Sebagaimana diketahui, berdasarkan data Badan Pusat Statistik (BPS), jumlah pengangguran sarjana atau lulusan universitas pada Februari 2013 mencapai 360 ribu orang atau 5,04% dari total pengangguran yang mencapai 7,17 juta orang. Sementara, jumlah partisipasi kasar penduduk yang mengenyam pendidikan strata 1, baru 20 persen, sekitar 6 juta orang. Hal itu dikemukakan Triyogi Yuwono, Rektor Institut Teknologi Sepuluh November (ITS), Surabaya, periode 2011-2015, dalam Refleksi Tiga Tahun Pelaksanaan MP3EI, Jumat (5/9/2014). MP3EI adalah Masterplan Percepatan dan Perluasan Pembangunan Ekonomi Indonesia.
Dalam konteks tidak dilanjutkannya suatu program untuk desa, bila program tersebut adalah program pemerintah, ini adalah bagian dari mekanisme politik pergantian kekuasaan. Dengan demikian, di masa mendatang, para sarjana haruslah lebih cermat memperhatikan kontrak kerja dalam program yang diikuti, termasuk tentang kelanjutan program ketika terjadi pergantian kekuasaan. Jika ada pelanggaran kontrak, tentu bisa ditempuh jalur hukum untuk penyelesaiannya.

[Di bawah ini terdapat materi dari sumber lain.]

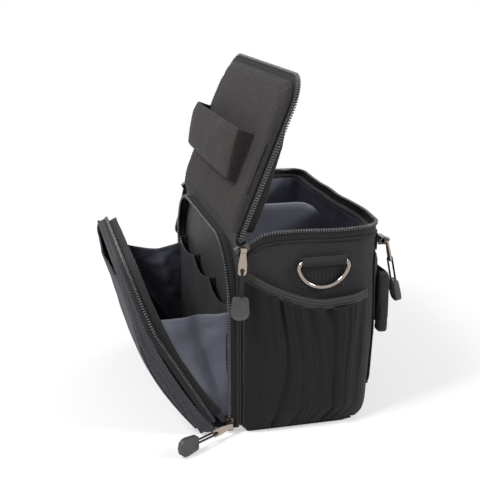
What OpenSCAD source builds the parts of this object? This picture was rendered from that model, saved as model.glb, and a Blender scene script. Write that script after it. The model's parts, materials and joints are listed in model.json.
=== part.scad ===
// Camera bag with a hinged lid, a drop-down front organiser panel, side rings, mesh side
// pockets, a padded divider and a band on the back for a luggage handle. Millimetres.
// X runs across the bag, the front faces -Y and the bag stands on Z = 0.

/* [Body] */
// Width over the two side panels
body_w = 250; // [240:1:262]
// Front face of the body, as a Y coordinate
front_y = -66; // [-68:0.5:-64]
// Height of the level part of the rim
rim_z = 184; // [182:0.5:188]
// Height of the rim at the front face
ramp_z = 170; // [168:0.5:172]
// Lean of the back face from vertical
back_lean = 3.3; // [2:0.1:4]
// Radius of the lower back edge
heel_r = 25; // [20:1:28]
// Y coordinate of the centre of the lower back edge
heel_y = 32; // [30:0.5:33]
// Radius of the two back corners seen from above
corner_r = 12; // [9:1:14]
// Thickness of the outer panels
panel_t = 3; // [2.5:0.1:3]
// Thickness of the padded walls
pad_t = 6; // [4:0.5:7]

/* [Main zip] */
// Height of the zip tape above the panels
tape_h = 7.4; // [6:0.1:8]
// Thickness of all zip tape
tape_t = 1.4; // [1:0.1:1.6]
// Width of the row of teeth
teeth_w = 2.2; // [2:0.1:2.6]

/* [Front organiser] */
// Half width of the arched zip at its centre line
arch_w = 121.5; // [119:0.1:121.5]
// Height of the top of the arched zip
arch_top = 171; // [168:0.5:171]
// Corner radius of the arched zip
arch_r = 57; // [50:1:62]
// Depth of the skirt that carries the zip in front of the body
skirt_d = 7; // [6:0.5:7]
// Y coordinate of the fold at the foot of the front panel
flap_y = -80; // [-82:0.5:-80]
// Z coordinate of the fold at the foot of the front panel
flap_z = 2; // [1:0.5:4]
// Angle by which the front panel stands open
flap_open = 27; // [20:1:29]
// Depth of the tray of the front panel behind its teeth
tray_d = 15; // [13:0.5:16]
// Height of the side gussets
gusset_z = 112; // [90:1:114]

/* [Lid] */
// Y coordinate of the fold line of the lid
fold_y = -56.7; // [-57.5:0.1:-56]
// Z coordinate of the fold line of the lid
fold_z = 183.2; // [182.8:0.1:184]
// Angle by which the lid stands open
lid_open = 68; // [60:1:72]
// Length of the lid from its fold edge to its teeth
lid_l = 148; // [138:1:150]
// Corner radius of the lid at its teeth
lid_r = 29; // [24:1:34]
// Inward edge of the lid pocket, from the fold edge
pocket_s0 = 37; // [30:1:42]
// Open edge of the lid pocket, from the fold edge
pocket_s1 = 88; // [80:1:96]
// Height of the lid pocket above the lid
pocket_t = 19; // [12:1:22]

/* [Rings] */
// Wire radius of a ring
wire_r = 2; // [1.8:0.1:2.1]
// Radius of the round side of a ring at the wire centre
ring_r = 23.5; // [23:0.5:24]
// Height of the straight bar of a ring
bar_z = 156.5; // [155:0.5:158]
// Y coordinate of the middle of a ring
ring_y = 7.7; // [4:0.1:10]
// Width of the webbing tab that holds a ring
web_w = 40; // [36:1:40]

/* [Divider] */
// Thickness of the padded divider
divider_t = 10; // [8:1:12]
// Height of the top of the divider
divider_z = 176; // [150:1:177]

/* [Zip pulls] */
// Half length of a slider
slider_l = 6; // [5.5:0.1:6.2]
// Length of the metal pull below its pin
pull_l = 21.5; // [20:0.5:22]
// Distance from the pin to the rubber grip
grip_z = 40; // [36:0.5:42]
// Radius of the pull cord
cord_r = 0.9; // [0.8:0.05:0.95]

/* [Back] */
// Thickness of the padded back pocket
back_t = 5; // [4:0.5:5]
// Gap behind the luggage band
band_gap = 7; // [6:0.5:8]

/* [Hidden] */
tall = 230;
far = 400;
half_w = body_w / 2;
chamfer = 7;
arc_steps = 8;
fine = 48;
shell_color = [0.16, 0.16, 0.16];
weave_color = [0.25, 0.24, 0.24];
heather_color = [0.3, 0.3, 0.32];
lining_color = [0.38, 0.39, 0.45];
mesh_color = [0.1, 0.1, 0.12];
trim_color = [0.12, 0.12, 0.12];
metal_color = [0.72, 0.66, 0.6];
rubber_color = [0.28, 0.28, 0.29];
foot_y = heel_y + heel_r * cos(back_lean);
foot_z = heel_r - heel_r * sin(back_lean);
ramp_end = [front_y + 20, rim_z - 2.5];
ramp_angle = atan2(ramp_end[1] - ramp_z, ramp_end[0] - front_y);
level_y = front_y + 32;
seam_h = tape_h + 2;
rail_in = 0.4;
rail_x = half_w - rail_in - teeth_w / 2;
skirt_y = front_y - skirt_d;
row_d = 2.6;
arch_z = 4;
lid_rise = 186.5 - fold_z;
lid_reach = front_y - 2 - fold_y;
lid_w = 121.5;
lid_edge = 7.5;
lid_s0 = 6;
lid_t0 = 2;
lid_t1 = 7;
wall_t = 2;
clear = 0.35;
main_slider_s = 3;
front_slider_z = 9;
back_slider_x = 112;
back_zip_z = 142;
pin_x = 5.6;
back_pin_y = 9.4;
main_lean = 5;
main_tilt = 6;
front_swing = 31;
back_tilt = 12;

// Unit vector along v.
function unit(v) = v / norm(v);

// The vector v turned left by a right angle.
function left(v) = [-v[1], v[0]];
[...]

Program Desa dengan Agenda Politik
Apa yang dialami pengelola program Pemuda Sarjana Penggerak Pembangunan di Perdesaan (PSP-3) dan pengelola Program Nasional Pemberdayaan Masyarakat Mandiri Perdesaan (PNPM-MPd), hendaknya menjadi pembelajaran bagi kita semua, khususnya mereka yang terkait dengan program tersebut. Karena, bukan tidak mungkin, sejumlah program yang menyasar desa, sesungguhnya merupakan agenda politik penguasa pada saat berkuasa.

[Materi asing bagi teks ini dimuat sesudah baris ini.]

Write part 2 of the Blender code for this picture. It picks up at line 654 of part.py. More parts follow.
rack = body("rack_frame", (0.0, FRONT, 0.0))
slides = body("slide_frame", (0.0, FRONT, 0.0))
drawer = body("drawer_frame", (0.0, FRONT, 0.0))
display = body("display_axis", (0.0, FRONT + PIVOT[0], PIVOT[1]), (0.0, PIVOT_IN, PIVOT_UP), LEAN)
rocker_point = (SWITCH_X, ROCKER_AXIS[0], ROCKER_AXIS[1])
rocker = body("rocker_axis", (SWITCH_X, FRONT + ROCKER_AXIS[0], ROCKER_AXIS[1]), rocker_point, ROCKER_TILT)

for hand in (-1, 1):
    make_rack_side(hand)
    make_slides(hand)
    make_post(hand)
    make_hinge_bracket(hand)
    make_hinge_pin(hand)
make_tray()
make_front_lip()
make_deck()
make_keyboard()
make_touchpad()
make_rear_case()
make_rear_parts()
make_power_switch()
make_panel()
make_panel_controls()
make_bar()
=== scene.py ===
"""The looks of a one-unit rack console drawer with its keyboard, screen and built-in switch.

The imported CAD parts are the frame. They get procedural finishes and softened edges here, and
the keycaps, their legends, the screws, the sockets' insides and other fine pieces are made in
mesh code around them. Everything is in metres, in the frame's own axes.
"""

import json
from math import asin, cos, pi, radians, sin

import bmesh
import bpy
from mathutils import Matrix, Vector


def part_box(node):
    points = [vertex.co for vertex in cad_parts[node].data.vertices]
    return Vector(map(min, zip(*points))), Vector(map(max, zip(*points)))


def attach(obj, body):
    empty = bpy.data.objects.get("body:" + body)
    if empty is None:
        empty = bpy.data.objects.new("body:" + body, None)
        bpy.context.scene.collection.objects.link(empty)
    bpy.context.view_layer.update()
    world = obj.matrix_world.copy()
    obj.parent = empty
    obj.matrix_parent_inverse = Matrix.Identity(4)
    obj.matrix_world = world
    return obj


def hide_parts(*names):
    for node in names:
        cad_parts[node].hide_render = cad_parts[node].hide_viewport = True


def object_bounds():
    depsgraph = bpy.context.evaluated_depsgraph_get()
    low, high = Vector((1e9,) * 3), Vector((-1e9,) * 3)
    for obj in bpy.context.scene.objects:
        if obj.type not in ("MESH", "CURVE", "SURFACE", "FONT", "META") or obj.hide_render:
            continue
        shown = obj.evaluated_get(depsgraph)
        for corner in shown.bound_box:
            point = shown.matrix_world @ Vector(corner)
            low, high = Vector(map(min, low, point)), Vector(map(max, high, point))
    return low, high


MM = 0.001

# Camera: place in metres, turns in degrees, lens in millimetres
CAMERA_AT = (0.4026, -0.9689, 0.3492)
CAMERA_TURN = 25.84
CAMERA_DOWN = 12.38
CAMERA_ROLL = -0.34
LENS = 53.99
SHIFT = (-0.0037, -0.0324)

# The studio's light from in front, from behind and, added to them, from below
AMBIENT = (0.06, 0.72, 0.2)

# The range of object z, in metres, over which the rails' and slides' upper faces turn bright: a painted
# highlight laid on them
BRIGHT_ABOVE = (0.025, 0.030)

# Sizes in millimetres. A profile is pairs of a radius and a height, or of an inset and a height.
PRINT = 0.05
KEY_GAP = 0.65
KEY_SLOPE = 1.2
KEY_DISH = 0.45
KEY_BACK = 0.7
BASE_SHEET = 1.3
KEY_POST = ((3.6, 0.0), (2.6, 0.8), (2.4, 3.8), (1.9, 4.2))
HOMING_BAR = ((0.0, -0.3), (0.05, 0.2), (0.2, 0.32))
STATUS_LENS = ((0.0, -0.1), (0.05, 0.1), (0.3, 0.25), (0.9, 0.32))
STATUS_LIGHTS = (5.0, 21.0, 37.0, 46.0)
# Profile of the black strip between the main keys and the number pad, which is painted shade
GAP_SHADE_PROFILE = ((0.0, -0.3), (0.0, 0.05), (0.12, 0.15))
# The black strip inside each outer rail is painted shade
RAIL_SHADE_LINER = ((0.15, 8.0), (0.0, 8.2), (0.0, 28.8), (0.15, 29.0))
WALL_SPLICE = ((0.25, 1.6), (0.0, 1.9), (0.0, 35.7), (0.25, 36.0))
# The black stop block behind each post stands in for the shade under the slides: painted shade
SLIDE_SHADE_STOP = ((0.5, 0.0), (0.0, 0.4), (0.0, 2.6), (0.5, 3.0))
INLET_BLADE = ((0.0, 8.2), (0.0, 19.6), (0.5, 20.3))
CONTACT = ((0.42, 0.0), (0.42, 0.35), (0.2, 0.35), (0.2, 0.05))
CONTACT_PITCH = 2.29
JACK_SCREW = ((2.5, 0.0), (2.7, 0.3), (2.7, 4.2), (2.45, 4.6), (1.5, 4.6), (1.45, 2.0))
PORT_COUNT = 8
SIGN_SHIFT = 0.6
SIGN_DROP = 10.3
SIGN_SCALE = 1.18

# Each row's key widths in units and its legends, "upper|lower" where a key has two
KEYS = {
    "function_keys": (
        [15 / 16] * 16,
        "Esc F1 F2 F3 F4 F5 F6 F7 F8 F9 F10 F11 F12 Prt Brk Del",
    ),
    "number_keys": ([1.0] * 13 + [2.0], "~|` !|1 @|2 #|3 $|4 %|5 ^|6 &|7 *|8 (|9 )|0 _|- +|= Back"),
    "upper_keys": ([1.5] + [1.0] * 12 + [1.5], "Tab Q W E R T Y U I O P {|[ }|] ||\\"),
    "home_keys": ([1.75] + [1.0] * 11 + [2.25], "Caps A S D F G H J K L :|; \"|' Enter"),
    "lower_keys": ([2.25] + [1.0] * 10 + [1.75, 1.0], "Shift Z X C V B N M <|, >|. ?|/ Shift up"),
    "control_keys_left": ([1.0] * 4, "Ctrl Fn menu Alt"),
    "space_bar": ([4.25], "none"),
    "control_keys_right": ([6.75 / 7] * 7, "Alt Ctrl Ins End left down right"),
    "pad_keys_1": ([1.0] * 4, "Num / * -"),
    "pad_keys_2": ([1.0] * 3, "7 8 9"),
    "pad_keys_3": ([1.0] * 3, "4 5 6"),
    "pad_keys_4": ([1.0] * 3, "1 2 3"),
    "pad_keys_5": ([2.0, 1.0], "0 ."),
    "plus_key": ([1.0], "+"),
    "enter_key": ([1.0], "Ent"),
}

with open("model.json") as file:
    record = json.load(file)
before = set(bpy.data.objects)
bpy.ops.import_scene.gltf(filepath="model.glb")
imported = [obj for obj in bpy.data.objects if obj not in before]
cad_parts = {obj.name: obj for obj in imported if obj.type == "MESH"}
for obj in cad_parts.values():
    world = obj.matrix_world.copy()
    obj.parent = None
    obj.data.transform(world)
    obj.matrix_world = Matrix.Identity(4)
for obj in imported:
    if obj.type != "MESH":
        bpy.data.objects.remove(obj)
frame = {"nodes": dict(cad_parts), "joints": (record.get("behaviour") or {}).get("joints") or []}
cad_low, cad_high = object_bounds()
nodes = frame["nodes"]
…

Dengan kata lain, program untuk desa sengaja diciptakan sebagai bagian dari penggalangan dukungan massa di desa, untuk melanggengkan kekuasaan, tapi dengan packagingmemberdayakan masyarakat desa. Para politisi tentulah sudah terbiasa memainkan pola bantuan desa ini. Intinya sih sama, meski namanya diganti sesuai kehendak penguasa yang sedang berkuasa. Meskipun ada modifikasi di sana-sini agar nampak berbeda tapi tetap saja sarat dengan kepentingan dan agenda politik.
Demikian pula halnya dengan aliran dana desa yang kini sedang berlangsung. Mekanisme pengucuran dananya pun diolah sedemikian rupa, agar durasinya cukup panjang. Ini bisa dicermati, misalnya, dari pernyataan Menteri Desa, Pembangunan Daerah Tertinggal, dan Transmigrasi, Marwan Jafar, bahwa pencairan dana desa sebesar Rp 1,4 miliar per desa dijadwalkan bertahap hingga tahun 2018. Hal itu ia ungkapkan usai sarasehan dengan satuan kerja perangkat daerah (SKPD), camat, dan kepala desa di aula Balai Besar Pengembangan Budidaya Air Payau, Jepara, Jawa Tengah, pada Kamis (9/4/2015).
Kenapa hingga tahun 2018? Setting periode pencairan dana desa tersebut tentu tidak bisa dilepaskan dari agenda politik penguasa yang sedang berkuasa. Harap diingat, Pemilu dan Pilpres mendatang, rencananya dilaksanakan serentak tahun 2019. Bisa jadi, aliran dana desa tahap akhir tersebut akan dieksekusi penguasa, menjelang atau bertepatan dengan masa kampanye. Hahaha makin kentara deh agenda politik yang dibungkus dengan kemasan dana desa ini.